┌────────
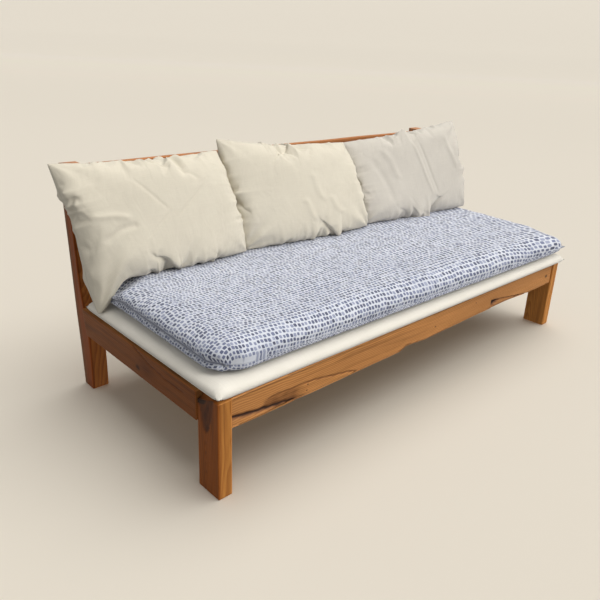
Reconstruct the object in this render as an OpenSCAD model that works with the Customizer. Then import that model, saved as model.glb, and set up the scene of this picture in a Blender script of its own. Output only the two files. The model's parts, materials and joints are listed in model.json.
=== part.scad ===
└────────
┌────────
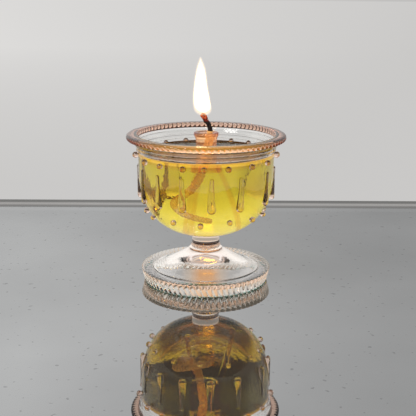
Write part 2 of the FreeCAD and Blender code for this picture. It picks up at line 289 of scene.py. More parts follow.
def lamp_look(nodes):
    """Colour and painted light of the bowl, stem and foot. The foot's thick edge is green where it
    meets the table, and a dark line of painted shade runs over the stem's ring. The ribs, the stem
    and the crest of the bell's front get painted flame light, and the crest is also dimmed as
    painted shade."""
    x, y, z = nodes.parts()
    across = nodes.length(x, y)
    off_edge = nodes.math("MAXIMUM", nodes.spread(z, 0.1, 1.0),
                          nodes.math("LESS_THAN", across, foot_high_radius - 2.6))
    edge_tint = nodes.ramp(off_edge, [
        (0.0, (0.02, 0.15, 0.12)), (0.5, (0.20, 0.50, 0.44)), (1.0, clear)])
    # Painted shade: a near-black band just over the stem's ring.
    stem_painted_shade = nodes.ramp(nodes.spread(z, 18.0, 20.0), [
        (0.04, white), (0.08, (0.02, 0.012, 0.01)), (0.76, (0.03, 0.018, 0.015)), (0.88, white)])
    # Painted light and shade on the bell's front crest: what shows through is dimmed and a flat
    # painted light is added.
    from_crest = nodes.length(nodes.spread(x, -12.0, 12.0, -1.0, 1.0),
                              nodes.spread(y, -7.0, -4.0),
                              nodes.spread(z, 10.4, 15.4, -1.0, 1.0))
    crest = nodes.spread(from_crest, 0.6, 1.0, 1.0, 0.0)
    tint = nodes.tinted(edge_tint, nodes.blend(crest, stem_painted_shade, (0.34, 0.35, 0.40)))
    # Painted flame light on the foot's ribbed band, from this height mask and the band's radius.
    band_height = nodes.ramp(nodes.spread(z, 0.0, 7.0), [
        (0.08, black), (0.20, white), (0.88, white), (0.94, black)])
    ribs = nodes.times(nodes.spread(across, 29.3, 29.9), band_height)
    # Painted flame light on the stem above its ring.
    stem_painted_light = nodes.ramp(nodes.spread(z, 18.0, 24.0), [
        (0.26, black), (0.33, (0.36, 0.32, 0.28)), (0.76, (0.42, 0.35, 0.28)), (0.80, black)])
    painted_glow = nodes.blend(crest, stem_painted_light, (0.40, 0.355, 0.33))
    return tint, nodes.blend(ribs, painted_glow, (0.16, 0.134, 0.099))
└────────
┌────────
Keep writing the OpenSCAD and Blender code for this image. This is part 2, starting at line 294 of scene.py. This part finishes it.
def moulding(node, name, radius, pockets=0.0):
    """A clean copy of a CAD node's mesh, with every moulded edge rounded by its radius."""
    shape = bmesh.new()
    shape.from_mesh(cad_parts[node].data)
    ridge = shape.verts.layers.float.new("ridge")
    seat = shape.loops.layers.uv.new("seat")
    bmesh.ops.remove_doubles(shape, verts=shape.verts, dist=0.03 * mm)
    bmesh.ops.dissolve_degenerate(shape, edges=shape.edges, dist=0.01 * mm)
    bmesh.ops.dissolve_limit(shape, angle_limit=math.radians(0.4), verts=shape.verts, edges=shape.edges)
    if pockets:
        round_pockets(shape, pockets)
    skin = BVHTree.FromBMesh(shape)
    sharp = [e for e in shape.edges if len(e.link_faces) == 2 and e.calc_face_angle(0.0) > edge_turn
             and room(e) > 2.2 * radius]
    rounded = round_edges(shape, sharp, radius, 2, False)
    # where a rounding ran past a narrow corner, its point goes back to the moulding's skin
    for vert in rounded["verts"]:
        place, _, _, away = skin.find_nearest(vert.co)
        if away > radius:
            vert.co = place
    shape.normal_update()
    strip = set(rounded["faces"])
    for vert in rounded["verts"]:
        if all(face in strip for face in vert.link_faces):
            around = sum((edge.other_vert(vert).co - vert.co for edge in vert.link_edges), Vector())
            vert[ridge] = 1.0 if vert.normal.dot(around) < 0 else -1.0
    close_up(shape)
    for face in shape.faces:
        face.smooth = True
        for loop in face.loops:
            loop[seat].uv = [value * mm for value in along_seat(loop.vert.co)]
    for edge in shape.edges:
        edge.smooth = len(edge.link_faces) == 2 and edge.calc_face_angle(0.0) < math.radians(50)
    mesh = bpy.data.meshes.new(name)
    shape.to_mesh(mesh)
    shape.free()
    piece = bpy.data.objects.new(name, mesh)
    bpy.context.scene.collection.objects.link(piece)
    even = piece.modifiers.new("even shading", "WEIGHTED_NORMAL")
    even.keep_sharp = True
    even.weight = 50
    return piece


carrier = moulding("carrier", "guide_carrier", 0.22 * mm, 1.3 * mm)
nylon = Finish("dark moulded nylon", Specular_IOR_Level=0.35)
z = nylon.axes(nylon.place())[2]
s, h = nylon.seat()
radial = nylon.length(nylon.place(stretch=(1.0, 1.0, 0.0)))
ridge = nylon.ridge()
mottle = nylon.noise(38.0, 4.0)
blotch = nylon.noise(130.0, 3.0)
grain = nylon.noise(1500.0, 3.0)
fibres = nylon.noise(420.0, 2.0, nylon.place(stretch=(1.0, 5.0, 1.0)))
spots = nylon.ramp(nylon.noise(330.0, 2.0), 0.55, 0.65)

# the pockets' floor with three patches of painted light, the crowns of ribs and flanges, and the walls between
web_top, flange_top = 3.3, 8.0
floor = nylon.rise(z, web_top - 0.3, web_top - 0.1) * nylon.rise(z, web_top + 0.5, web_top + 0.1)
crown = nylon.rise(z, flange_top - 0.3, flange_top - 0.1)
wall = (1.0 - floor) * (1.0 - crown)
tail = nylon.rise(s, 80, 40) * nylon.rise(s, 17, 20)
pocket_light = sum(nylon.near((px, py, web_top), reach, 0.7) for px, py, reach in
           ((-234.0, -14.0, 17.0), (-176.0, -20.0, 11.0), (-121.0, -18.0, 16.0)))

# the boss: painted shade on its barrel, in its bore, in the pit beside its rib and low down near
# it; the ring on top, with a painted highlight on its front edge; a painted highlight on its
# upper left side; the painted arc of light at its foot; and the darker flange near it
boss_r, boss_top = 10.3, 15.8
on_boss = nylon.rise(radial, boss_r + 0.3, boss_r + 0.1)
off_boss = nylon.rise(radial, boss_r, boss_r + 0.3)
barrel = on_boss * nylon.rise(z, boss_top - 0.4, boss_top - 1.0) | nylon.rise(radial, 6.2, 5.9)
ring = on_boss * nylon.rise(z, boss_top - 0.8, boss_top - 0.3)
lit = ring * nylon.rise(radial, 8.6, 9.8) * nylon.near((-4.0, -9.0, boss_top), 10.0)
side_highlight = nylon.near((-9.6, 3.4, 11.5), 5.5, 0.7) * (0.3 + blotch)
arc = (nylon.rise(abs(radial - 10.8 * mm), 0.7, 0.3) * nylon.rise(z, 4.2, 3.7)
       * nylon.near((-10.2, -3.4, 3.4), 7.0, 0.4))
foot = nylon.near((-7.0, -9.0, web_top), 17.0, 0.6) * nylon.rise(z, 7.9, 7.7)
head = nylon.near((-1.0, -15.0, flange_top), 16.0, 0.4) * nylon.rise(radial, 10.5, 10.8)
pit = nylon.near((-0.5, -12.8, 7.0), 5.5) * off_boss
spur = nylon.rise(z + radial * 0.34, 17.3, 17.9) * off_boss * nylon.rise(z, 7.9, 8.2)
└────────
## EXERCISE PROMPT
Look above for lines with the word "OpenSCAD" and copy them all.

## ANSWER
Reconstruct the object in this render as an OpenSCAD model that works with the Customizer. Then import that model, saved as model.glb, and set up the scene of this picture in a Blender script of its own. Output only the two files. The model's parts, materials and joints are listed in model.json.
Keep writing the OpenSCAD and Blender code for this image. This is part 2, starting at line 294 of scene.py. This part finishes it.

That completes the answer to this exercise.